§ TASK STATEMENT:
Can you write out the whole listing exactly?

§ DATASET EXTRACT:
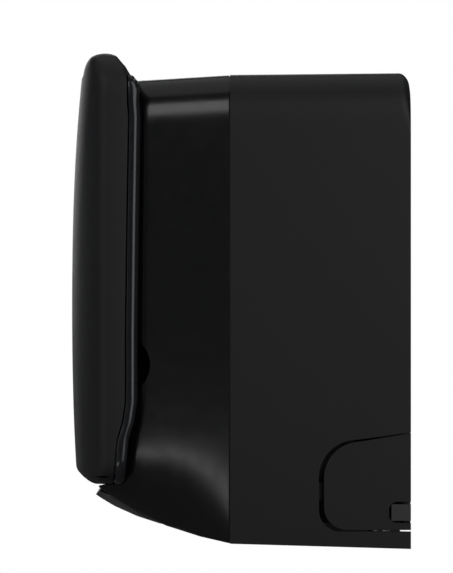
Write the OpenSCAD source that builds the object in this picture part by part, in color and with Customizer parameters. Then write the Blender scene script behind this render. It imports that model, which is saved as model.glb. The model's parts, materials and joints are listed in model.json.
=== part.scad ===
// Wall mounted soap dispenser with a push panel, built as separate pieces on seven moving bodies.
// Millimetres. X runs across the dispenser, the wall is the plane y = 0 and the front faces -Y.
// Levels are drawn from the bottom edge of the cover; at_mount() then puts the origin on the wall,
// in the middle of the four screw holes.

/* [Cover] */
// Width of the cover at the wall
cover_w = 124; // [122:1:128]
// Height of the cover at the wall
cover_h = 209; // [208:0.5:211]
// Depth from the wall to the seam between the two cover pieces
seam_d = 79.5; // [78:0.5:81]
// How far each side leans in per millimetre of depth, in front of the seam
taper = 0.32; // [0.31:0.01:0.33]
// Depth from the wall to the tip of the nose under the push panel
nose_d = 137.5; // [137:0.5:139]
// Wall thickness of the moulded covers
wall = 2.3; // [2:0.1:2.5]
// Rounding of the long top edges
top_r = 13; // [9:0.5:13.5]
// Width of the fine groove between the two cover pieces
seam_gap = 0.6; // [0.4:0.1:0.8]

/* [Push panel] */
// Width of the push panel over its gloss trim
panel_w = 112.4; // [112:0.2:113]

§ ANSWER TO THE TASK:
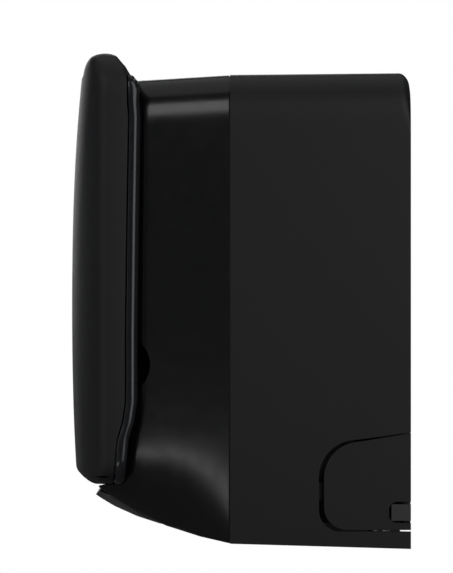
Write the OpenSCAD source that builds the object in this picture part by part, in color and with Customizer parameters. Then write the Blender scene script behind this render. It imports that model, which is saved as model.glb. The model's parts, materials and joints are listed in model.json.
=== part.scad ===
// Wall mounted soap dispenser with a push panel, built as separate pieces on seven moving bodies.
// Millimetres. X runs across the dispenser, the wall is the plane y = 0 and the front faces -Y.
// Levels are drawn from the bottom edge of the cover; at_mount() then puts the origin on the wall,
// in the middle of the four screw holes.

/* [Cover] */
// Width of the cover at the wall
cover_w = 124; // [122:1:128]
// Height of the cover at the wall
cover_h = 209; // [208:0.5:211]
// Depth from the wall to the seam between the two cover pieces
seam_d = 79.5; // [78:0.5:81]
// How far each side leans in per millimetre of depth, in front of the seam
taper = 0.32; // [0.31:0.01:0.33]
// Depth from the wall to the tip of the nose under the push panel
nose_d = 137.5; // [137:0.5:139]
// Wall thickness of the moulded covers
wall = 2.3; // [2:0.1:2.5]
// Rounding of the long top edges
top_r = 13; // [9:0.5:13.5]
// Width of the fine groove between the two cover pieces
seam_gap = 0.6; // [0.4:0.1:0.8]

/* [Push panel] */
// Width of the push panel over its gloss trim
panel_w = 112.4; // [112:0.2:113]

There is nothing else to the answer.